Thankfully, Grandma remembers us and has plenty of lucid moments, like when she was pleased when Syracuse basketball won a close game Saturday night (Grandpa always watched Syracuse basketball). It’s the moments when she gets worried that she doesn’t have her keys and won’t be able to get into the house when we’re taking her home (“You don’t live at that house anymore, Grandma”), and the moments when she tells us she can’t remember why “Dad” couldn’t join us (we don’t bother to remind her that Grandpa died six years ago), that are awful. And they’re more awful when my dad, my aunts, and my uncle are around, because as hard as it is to witness what age will do to what was once a very bright mind, it’s harder to watch how much it hurts the immediate family her mind is gradually leaving behind.

At this point I’m wishing I took pictures with more than just my iPhone. 

I keep reminding myself that Grandma is 88, and while this condition just plain sucks, a lot of people don’t make it to this point. In many ways she is doing well for 88. Her eyes are still bright and her smile is ever beautiful  (fingers crossed I inherited some of those genes). She is one of the few people in the whole facility who does not rely on a walker to get from point A to point B. And she is often shocked to learn she is 88. Youth is a mentality, not an age, right?

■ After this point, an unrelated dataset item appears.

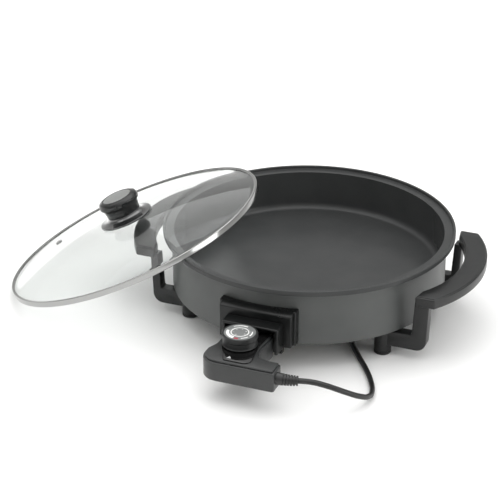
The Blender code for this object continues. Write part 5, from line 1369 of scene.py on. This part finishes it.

This trip, as they more often seem to be, was bittersweet. This is our new normal and although it’s rough seeing Grandma in this state, the weekend was one of the nicest visits I’ve had with the rest of the  family in a very long time. I will always miss playing croquet in Grandma’s back yard and enjoying her breakfast pastries, but it’s fun to do something new and change up our traditions as the family dynamic changes. It makes me wonder–and look forward to–what else we might enjoy together as things continue to change. I really hope that those who couldn’t make the trip are able to make the next one.

So that was my weekend. Family-filled, politics-free. How was your long weekend? Did you go on vacation? Check out the inauguration festivities?